Sidang selanjutnya dijadwalkan pada Kamis, 10 April 2025, dengan agenda pledoi atau nota pembelaan dari terdakwa. JPU menyatakan Asmara Hady terbukti bersalah melakukan tindak pidana korupsi secara bersama-sama, sebagaimana diatur dalam pasal 3 junto pasal 18 Undang-Undang Nomor 31 Tahun 1999 tentang Pemberantasan Tindak Pidana Korupsi, sebagaimana telah diubah dan ditambah dengan Undang-Undang Nomor 20 Tahun 2001, junto pasal 55 ayat (1) ke-1 KUHP junto pasal 65 ayat (1) KUHP.
Korupsi Proyek Jasa Pengawasan di PT Surveyor Indonesia
Kasus ini melibatkan beberapa terdakwa, termasuk Asmara Hady, yang bekerja sama dengan terdakwa ATL (Junior Officer PT SI Cabang Makassar sekaligus Proyek Manager/PIC), terdakwa TY (Kepala Cabang PT SI Cabang Makassar), dan terdakwa IM (Direktur Utama PT Cahaya Sakti). Mereka diduga melakukan rekayasa dalam pembuatan Rencana Anggaran Belanja (RAB) senilai Rp30,5 miliar lebih untuk empat proyek jasa pengawasan dan konsultasi. Dana tersebut kemudian digunakan secara pribadi oleh terdakwa ATL dan dibagikan kepada beberapa pihak lain, termasuk PT Basista Teamwork, PT Cahaya Sakti, PT Inovasi Global Solusindo, serta beberapa terdakwa dan terpidana lainnya.

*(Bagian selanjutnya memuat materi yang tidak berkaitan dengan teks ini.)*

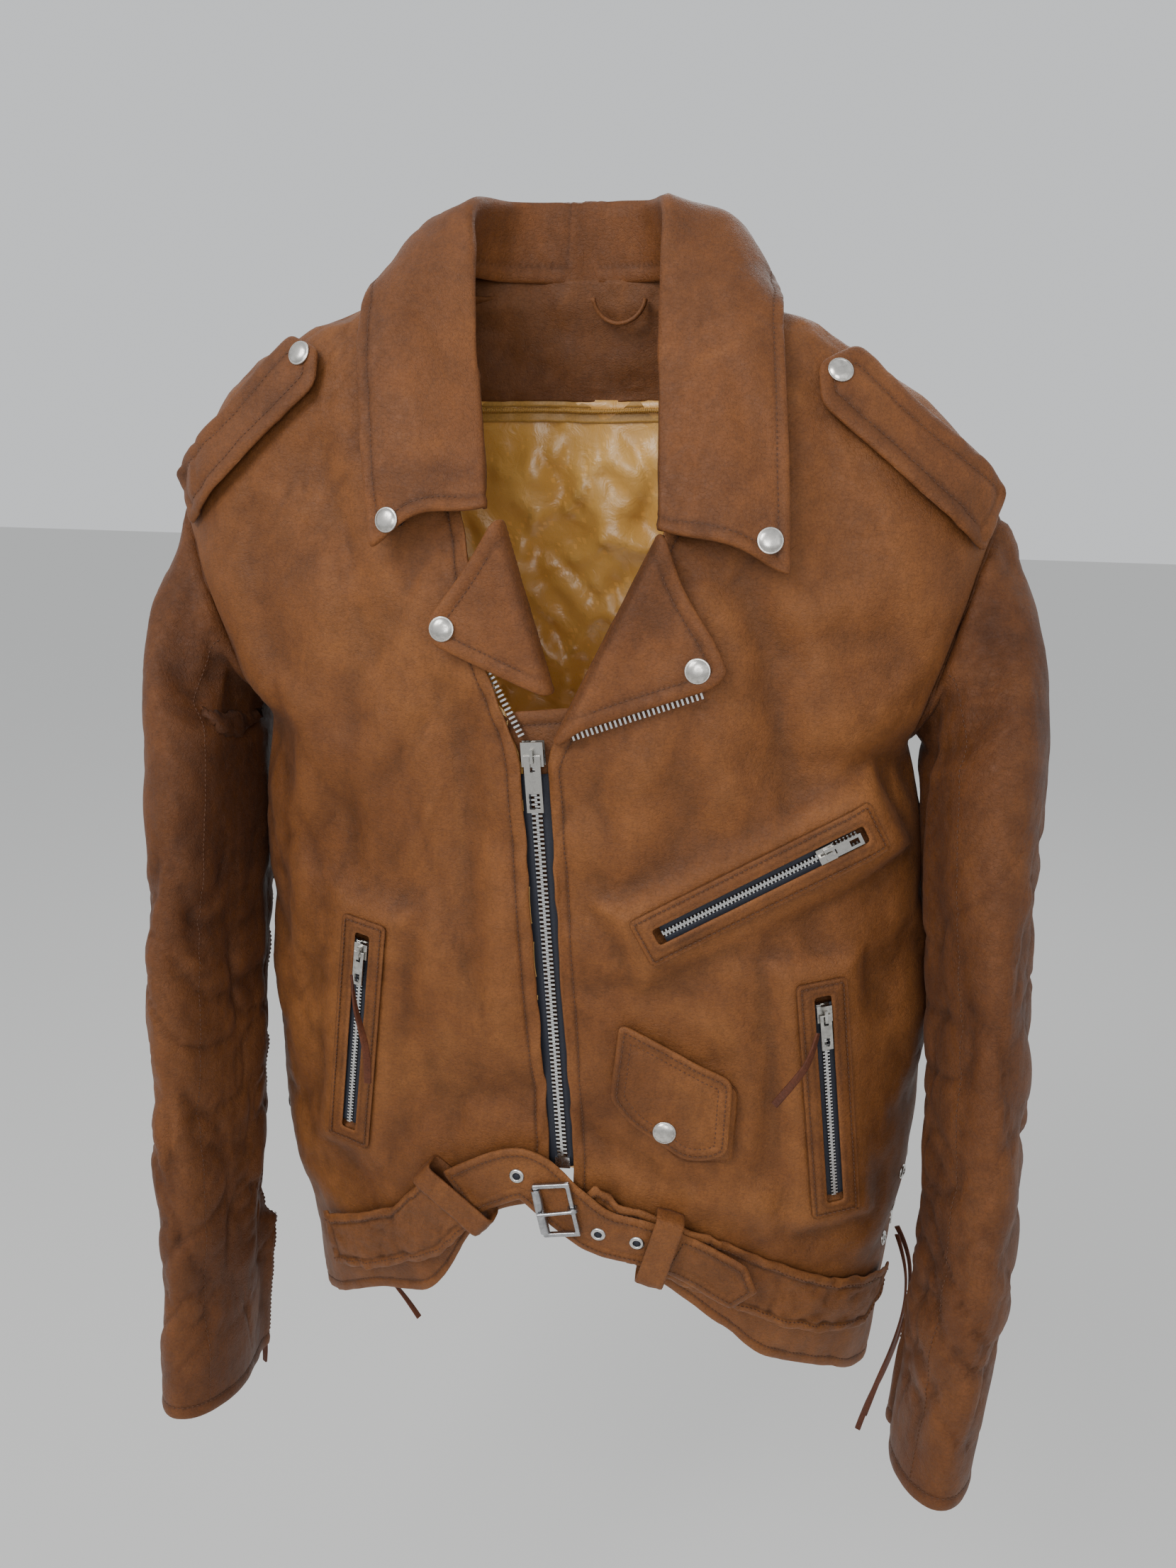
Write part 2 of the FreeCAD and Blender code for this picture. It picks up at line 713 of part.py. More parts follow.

Salah satu proyek yang menjadi sorotan adalah rekayasa pekerjaan jasa konsultasi, penyusunan dokumen teknis dan administrasi, serta pendampingan permohonan pembaharuan izin pembangkit tenaga gas PLTG 4x7.8 MW di Tarakan, Kalimantan Utara. Asmara Hady juga terbukti menerima dana yang tidak sesuai peruntukannya, termasuk membeli mobil Mitsubishi senilai Rp283 juta untuk kepentingan pribadi. Total dana yang diterima Asmara Hady mencapai Rp806,8 juta, sebagaimana tercantum dalam surat pernyataan pengembalian uang kepada PT SI yang dibuat pada 8 April 2022.
Sementara itu, terpidana IM menerima dana dari PT SI Cabang Makassar melalui PT Cahaya Sakti yang ditransfer ke rekening staf PT Cahaya Sakti inisial RHY sebesar Rp4,4 miliar lebih. Proyek-proyek tersebut dinyatakan fiktif, dan dana yang diterima digunakan untuk kepentingan pribadi oleh terpidana IM dan disalurkan kepada pihak-pihak lain.
Kronologi dan Bukti Kasus Korupsi
Proses hukum kasus ini berjalan dengan tuntutan JPU terhadap Asmara Hady. Bukti-bukti yang diajukan meliputi surat pernyataan pengembalian uang kepada PT SI, transfer dana ke rekening pihak-pihak terkait, dan keterangan saksi-saksi. Besarnya kerugian negara dan keterlibatan beberapa pihak lain menunjukkan kompleksitas kasus korupsi ini. Tuntutan hukuman yang diajukan JPU mencerminkan keseriusan penanganan kasus korupsi di Indonesia.
Proses hukum masih berlanjut dengan agenda pledoi dari terdakwa. Putusan hakim nantinya akan menentukan nasib Asmara Hady dan dampaknya terhadap upaya pemberantasan korupsi di Indonesia. Kasus ini menjadi pengingat pentingnya transparansi dan akuntabilitas dalam pengelolaan keuangan negara.
Kasus ini juga menyoroti pentingnya pengawasan yang ketat terhadap proyek-proyek pemerintah dan perusahaan BUMN untuk mencegah terjadinya korupsi di masa mendatang. Semoga putusan pengadilan dapat memberikan efek jera bagi pelaku korupsi dan mengembalikan kerugian negara.